Limit Inactive Time
Topic 2 Page 11
Inactive time (not including nap time or eating) when children are seated for more than 30 minutes at a time should be limited to one time a week or less.
Children learn through interacting with their environment. Children need opportunities to leave their seats and explore the space around them. The longer children sit, the less focused they become. Activities that call for children to sit for long periods of time promote an inactive lifestyle.
If children are inactive for long periods of time, they can be at risk for problems associated with being overweight, even if active during other parts of the day.
- Set reasonable expectations for children’s behavior during activities. Use hand or verbal signals to tell children to maintain control during active play.
- Develop a routine for moving between active play and seated or indoor activities. Children respond well to clear and consistent instructions.
- Have a training for staff to show them how to use activity in classroom lesson plans.
- Use active learning in daily lesson plans, allowing for children to learn through movement.
- Check daily schedules to ensure staff include enough activity time. Ask staff for ideas to shorten inactive times.
Limit TV Time
Television or videos should be rarely or never shown in the child care program.

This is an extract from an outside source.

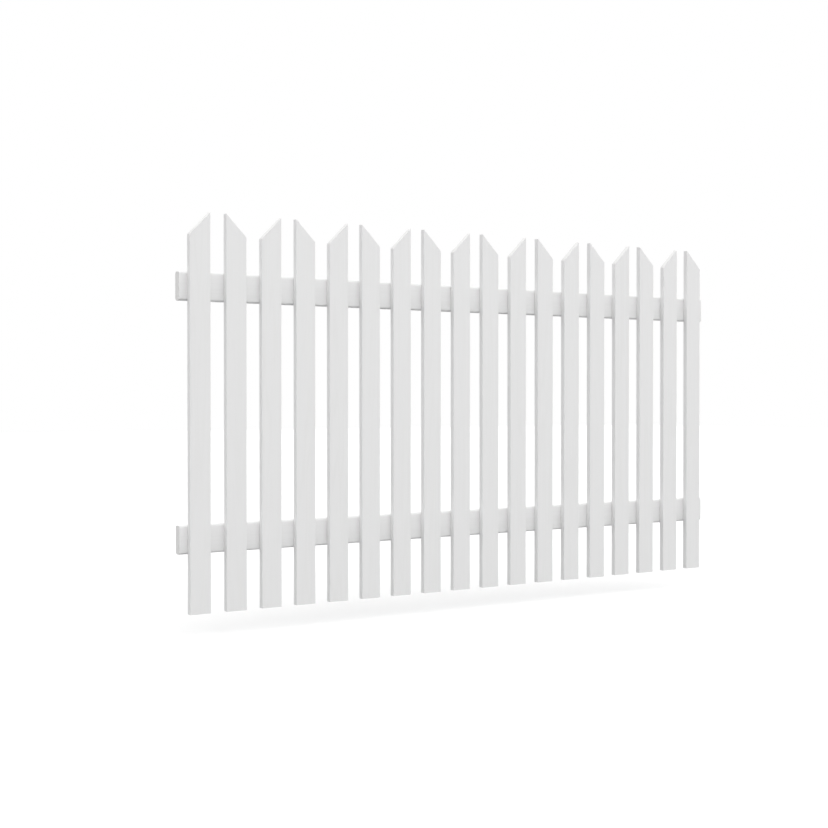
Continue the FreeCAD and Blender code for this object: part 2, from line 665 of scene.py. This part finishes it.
@dataclass
class Rail:
    """One level rail, with the screws that hold the boards driven into its back."""

    node: str
    slot: str
    paint: bpy.types.Material
    steel: bpy.types.Material
    board_middles: Floats
    screw: Screw = Screw()
    edge_radius: float = 6 * MM
    edge_steps: int = 5
    end_ease: float = 0.4 * MM
    screw_from_board_middle: float = 10 * MM
    screw_from_rail_middle: float = 14 * MM
    countersink_rows: int = 21

    def screw_middles(self) -> Floats:
        """Places two screws behind each board, on the slant so that they don't split it.

        Returns:
            The middle of each head's flat, as rows of X, Y and Z.
        """
        low, high = node_box(self.node)
        level = (low[Z] + high[Z]) / 2
        aside, apart = self.screw_from_board_middle, self.screw_from_rail_middle
        places = self.board_middles[:, None] + np.array([-aside, aside])
        levels = np.broadcast_to(level + np.array([apart, -apart]), places.shape)
        face = np.full(places.size, high[Y] - self.screw.sink)
        return np.stack([places.ravel(), face, levels.ravel()], axis=-1)

    def countersink_grid(self) -> Floats:
        """Works out the rows of points across a countersink.

        They are spaced evenly out to where the timber is untouched. One more row lies beyond them
        on each side, so that the face past it shades flat.

        Returns:
            The places of the rows, from the screw's middle.
        """
        spacing = 2 * self.screw.reach / (self.countersink_rows - 1)
        outermost = self.screw.reach + spacing
        return np.linspace(-outermost, outermost, self.countersink_rows + 2)

    def section(self) -> Floats:
        """Works out the rail's section, about its middle.

        It is a rectangle whose corners are quarter circles. On the back, rows of points lie close
        together where the countersinks are.

        Returns:
            Rows of Y and Z, anticlockwise seen from the right end.
        """
        low, high = node_box(self.node)
        half = (high - low)[Y:] / 2
        across, apart = self.countersink_grid(), self.screw_from_rail_middle
        rows = np.concatenate([across - apart, across + apart])
        back = np.stack([np.full(rows.size, half[0]), rows], axis=-1)
        corners = rounded_corners(half, self.edge_radius, self.edge_steps, flat_sides=False)
        return np.concatenate([back, corners])

    def stations(self) -> Floats:
        """Works out where along the rail its rings lie.

        Returns:
            Their X: the ends, the eased ends, and close together where the countersinks are.
        """
        low, high = node_box(self.node)
        near_screws = self.screw_middles()[:, X][:, None] + self.countersink_grid()
        ends = [low[X], low[X] + self.end_ease, high[X] - self.end_ease, high[X]]
        return np.unique(np.round(np.concatenate([ends, near_screws.ravel()]), STATION_DIGITS))

    def rings(self) -> Floats:
        """Works out the rail's surface, its section carried along X.

        At the two ends the section is drawn in by the easing, and on the back each point goes in
        by the depth of the nearest countersink.

        Returns:
            The points, as an array of one tube by rings by points by 3.
        """
        low, high = node_box(self.node)
        middle, half = (low + high) / 2, (high - low) / 2
        along, section = self.stations(), self.section()
        drawn_in = np.zeros((along.size, 2))
        drawn_in[(0, -1), :] = self.end_ease / half[Y:]
        around = section[None] * (1 - drawn_in[:, None]) + middle[Y:]
        places_along = np.broadcast_to(along[:, None, None], (*around.shape[:2], 1))
        points = np.concatenate([places_along, around], axis=-1)

        screws = self.screw_middles()
        away = points[:, :, None, (X, Z)] - screws[None, None, :, (X, Z)]
        depth = self.screw.countersink_depth(np.linalg.norm(away, axis=-1).min(axis=-1))
        # only the flat of the back, between its rounded edges, has countersinks
        flat_height = half[Z] - self.edge_radius
        on_back = np.isclose(section[:, 0], half[Y]) & (np.abs(section[:, 1]) < flat_height)
        points[:, :, Y] -= depth * on_back
        return points[None]

    def build(self) -> list[bpy.types.ID]:
        """Makes the rail and its screws in place of the model's plain rail.

        Returns:
            The rail and its screws.
        """
        timber = make_tubes(f"{self.node}_timber", self.rings(), self.paint)
        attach(timber, "root")
        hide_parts(self.node)
        heads = make_tubes(
            f"{self.node}_screws", self.screw.rings(self.screw_middles()), self.steel)
        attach(heads, "root")
        return [timber, heads]


@dataclass(frozen=True)
class Camera:
    """The camera, as for the picture in front of the panel and to its left, at half its height."""

    place: tuple[float, float, float] = (-1.4448, -3.2060, -0.2766)
    heading: float = math.radians(33.86)
    tilt: float = math.radians(-0.67)
    lens_mm: float = 60.85
    sensor_mm: float = 36.0

    def build(self) -> list[bpy.types.ID]:
        """Makes the camera and films through it.

        Returns:
            The camera.
        """
        data = bpy.data.cameras.new("camera")
        data.lens = self.lens_mm
        data.sensor_width = self.sensor_mm
        camera = bpy.data.objects.new("camera", data)
        camera.location = self.place
        # an unturned camera looks down, and a quarter turn about X makes it look level along Y
        camera.rotation_euler = (math.pi / 2 + self.tilt, 0, -self.heading)
        bpy.context.scene.collection.objects.link(camera)
        bpy.context.scene.camera = camera
        return [camera]


@dataclass(frozen=True)
class Studio:
    """A plain soft studio: light from all round, a little stronger from the front, and a floor.

    The light that comes from a direction is the level plus that direction's share of the lean, so
    a surface's brightness changes evenly with the way that it faces. The floor is pale to the
    camera, lies a little below the boards' feet and gives back less light than it shows.
    """

    lowest: float
    level: float = 1.35
    lean: tuple[float, float, float] = (0.10, -0.40, -0.15)
    floor_colour: str = "#F9F9F9"
    floor_return_colour: str = "#6C6C6C"
    floor_half_width: float = 20.0
    ground_clearance: float = 60 * MM

    def build_light(self) -> bpy.types.World:
        """Lights the object from the world.

        Returns:
            The world, which is plain white to the camera.
        """
        world = bpy.data.worlds.new("soft_studio_light")
        tree = empty_tree(world)
        facing = add_node(tree, "ShaderNodeTexCoord").outputs["Generated"]
        leaning = add_node(
            tree, "ShaderNodeVectorMath", {0: facing, 1: self.lean}, operation="DOT_PRODUCT")
        strength = add_node(
            tree, "ShaderNodeMath", {0: leaning.outputs["Value"], 1: self.level}, operation="ADD")
        light = add_node(
            tree, "ShaderNodeBackground", {"Color": WHITE, "Strength": strength.outputs[0]})
        seen = add_node(tree, "ShaderNodeBackground", {"Color": WHITE, "Strength": 1.0})
        either = add_node(
            tree, "ShaderNodeMixShader",
            {0: add_background_rays(tree), 1: light.outputs[0], 2: seen.outputs[0]})
        add_node(tree, "ShaderNodeOutputWorld", {"Surface": either.outputs[0]})
        bpy.context.scene.world = world
        return world

    def floor_material(self) -> bpy.types.Material:
        """Makes the floor's matt paint.

        Returns:
            A material that is pale to the camera and greyer in the light that it gives back.
        """
        material = bpy.data.materials.new("matt_studio_floor_paint")
        tree = empty_tree(material)
        seen = add_node(
            tree, "ShaderNodeBsdfDiffuse", {"Color": linear_colour(self.floor_colour)})
        given_back = add_node(
            tree, "ShaderNodeBsdfDiffuse", {"Color": linear_colour(self.floor_return_colour)})
        either = add_node(
            tree, "ShaderNodeMixShader",
            {0: add_background_rays(tree), 1: given_back.outputs[0], 2: seen.outputs[0]})
        add_node(tree, "ShaderNodeOutputMaterial", {"Surface": either.outputs[0]})
        return material

    def build_floor(self) -> bpy.types.Object:
        """Lays the floor.

        Returns:
            The floor, one level square.
        """
        half, level = self.floor_half_width, self.lowest - self.ground_clearance
        corners = np.array([
            [-half, -half, level],
            [half, -half, level],
            [half, half, level],
            [-half, half, level],
        ])
        floor = add_piece("studio_floor", corners, [[0, 1, 2, 3]], self.floor_material())
        floor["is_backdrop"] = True
        return floor

    def build(self) -> list[bpy.types.ID]:
        """Sets the light and lays the floor, and gives them both."""
        return [self.build_light(), self.build_floor()]


def shown_box() -> Box:
    """Gives the lowest and highest corner of what shows of the panel."""
    low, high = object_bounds()
    return np.array(low), np.array(high)


def main() -> None:
    """Builds the dressed panel and the studio round it in order, and reports each piece."""
    logging.basicConfig(level=logging.INFO, format="%(name)s: %(message)s")
    model = shown_box()
    bpy.context.scene.view_settings.view_transform = "Standard"

    upright_paint = PaintedPine("satin_painted_pine_upright", Grain.UPRIGHT).material()
    level_paint = PaintedPine("satin_painted_pine_level", Grain.LEVEL).material()
    screw_steel = PlatedSteel("zinc_plated_steel").material()

    picket_nodes = sorted(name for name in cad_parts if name.startswith("picket_"))
    pickets = [
        Picket(node, "picket_paint", peak, upright_paint)
        for node, peak in zip(picket_nodes, itertools.cycle(Peak))
    ]
    board_middles = np.array([picket.middle for picket in pickets])
    rails = [
        Rail(node, "rail_paint", level_paint, screw_steel, board_middles)
        for node in ("top_rail", "bottom_rail")
    ]
    for assembly in (Camera(), *pickets, *rails, Studio(lowest=model[0][Z])):
        for piece in assembly.build():
            log.info("%s made", piece.name)


if __name__ == "__main__":
    main()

Television and videos work against the important educational activities that occur during care. According to the American Academy of Pediatrics, television viewing for preschool age children should be limited to one to two hours a day. Early childhood professionals provide a stimulating environment that is more enriching than television viewing. Recent research has associated television viewing with being or becoming overweight. Supporting television viewing, especially for extended periods, may send mixed messages to children that this behavior is okay.